Sequence- and structure-based approaches to deciphering enzyme evolution in the Haloalkonoate Dehalogenase superfamily
MetadataShow full item record
Understanding how changes in functional requirements of the cell select for changes in protein sequence and structure is a fundamental challenge in molecular evolution. This dissertation delineates some of the underlying evolutionary forces using as a model system, the Haloalkanoate Dehalogenase Superfamily (HADSF). HADSF members have unique cap-core architecture with the Rossmann-fold core domain accessorized by variable cap domain insertions (delineated by length, topology, and point of insertion). To identify the boundaries of variable domain insertions in protein sequences, I have developed a comprehensive computational strategy (CapPredictor or CP) using a novel sequence alignment algorithm in conjunction with a structure-guided sequence profile. Analysis of more than 40,000 HADSF sequences led to the following observations: (i) cap-type classes exhibit similar distributions across different phyla, indicating existence of all cap-types in the last universal common ancestor, and (ii) comparative analysis of the predicted cap-type and functional diversity indicated that cap-type does not dictate the divergence of substrate recognition and chemical pathway, and hence biological function.

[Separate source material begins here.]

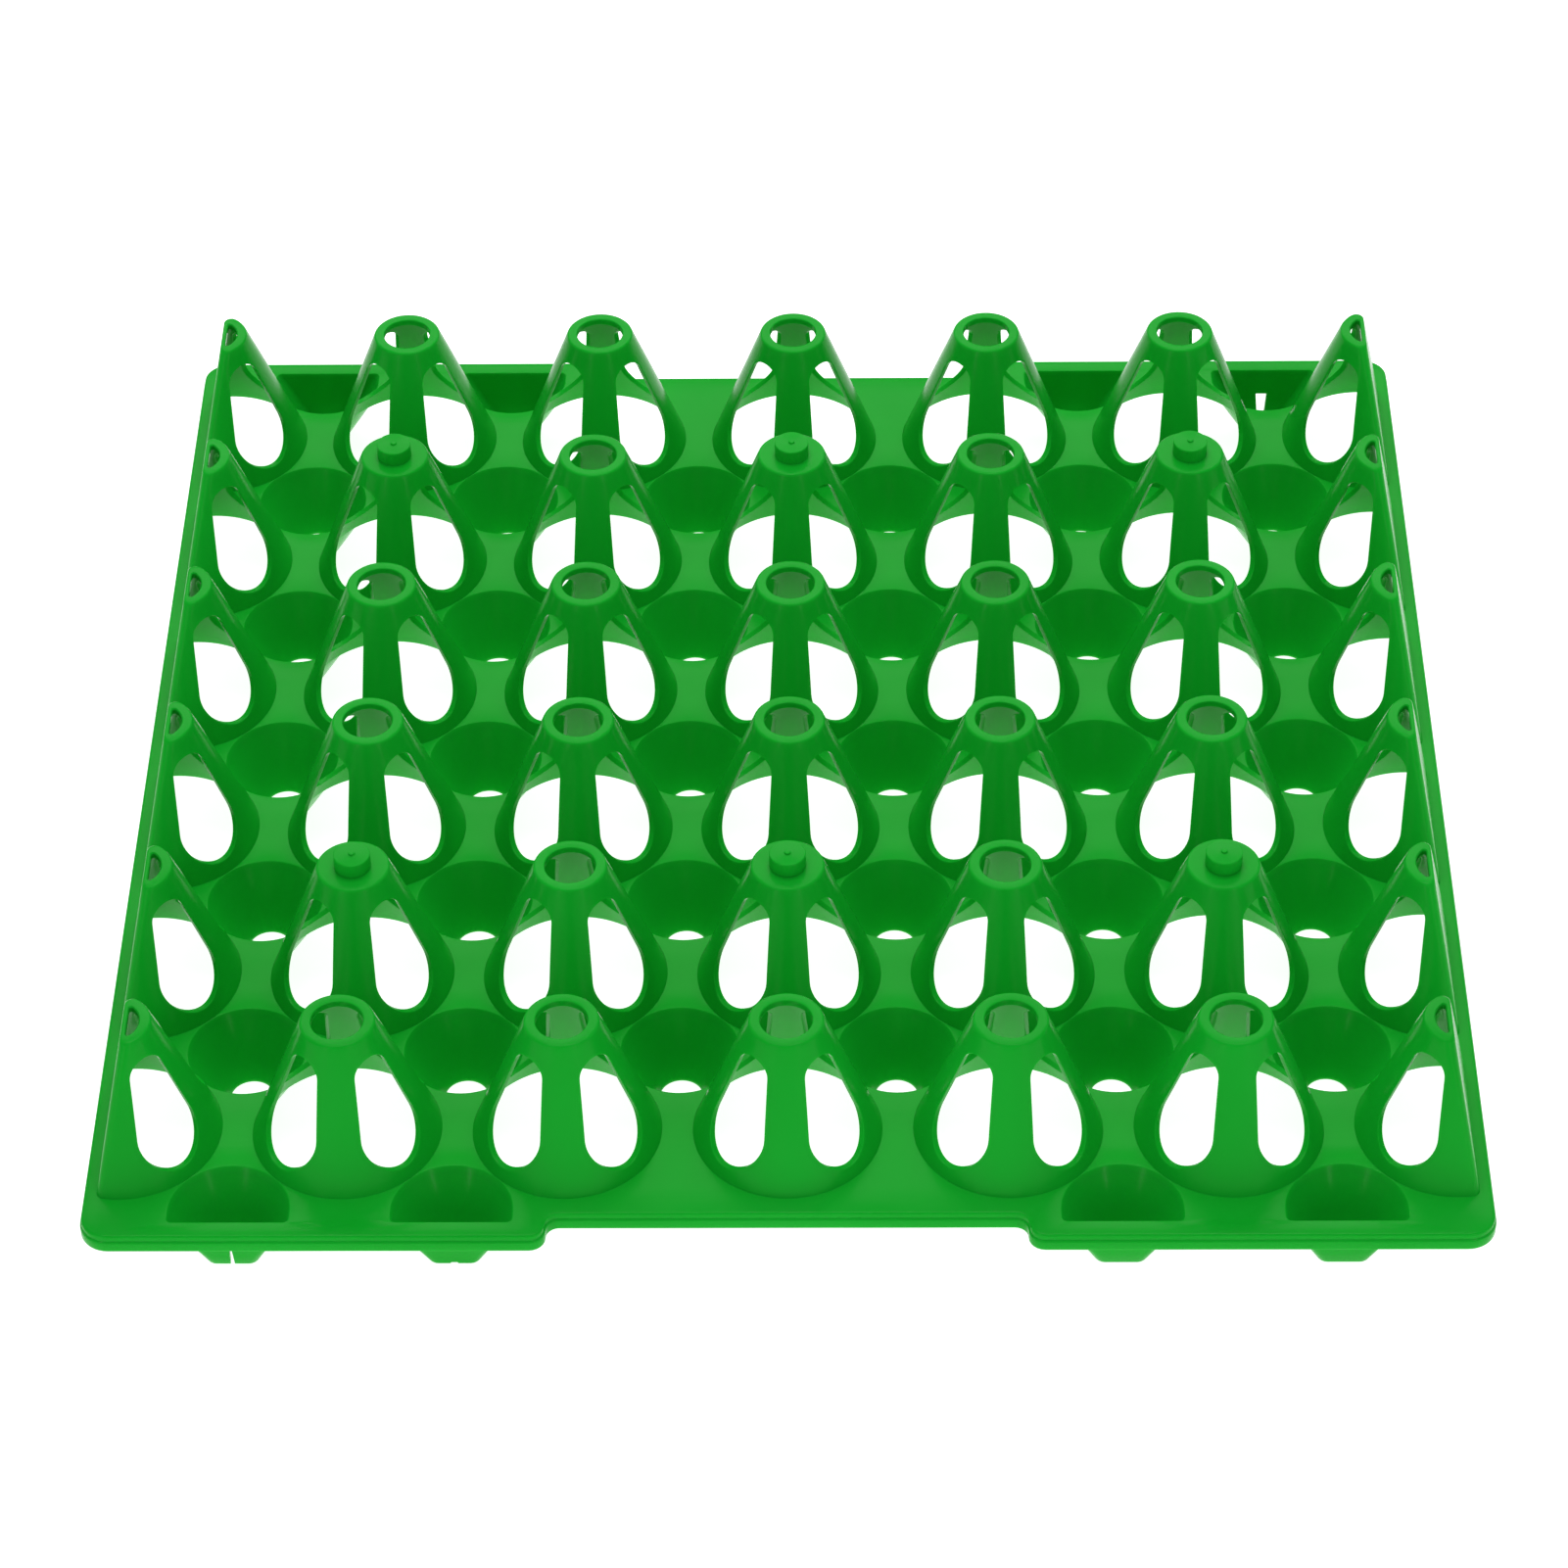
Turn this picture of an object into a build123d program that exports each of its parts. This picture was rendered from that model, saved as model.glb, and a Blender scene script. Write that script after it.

By analyzing a unique dataset of core- and cap-domain-only protein structures, I investigated the consequences of the accessory cap domain on the sequence-structure relationship of the core domain. The relationship between sequence and structure divergence in the core fold was shown to be monotonic and independent of the corresponding cap type. However, core domains with the same cap type bore a greater similarity than the core domains with different cap types, suggesting coevolution of the cap and core domains. Remarkably, a few degrees of freedom are needed to describe the structural diversity in the Rossmann fold accounting for the majority of the observed structural variance. Finally, I examined the location and role of conserved residue positions and co-evolving residue pairs in the core domain in the context of the cap domain. Positions critical for function were conserved while non-conserved positions mapped to highly mobile regions. Notably, we found exponential dependence of co-variance on inter-residue distance. Collectively, these novel algorithms and analyses contribute to an improved understanding of enzyme evolution, especially in the context of the use of domain insertions to expand substrate specificity and chemical mechanism.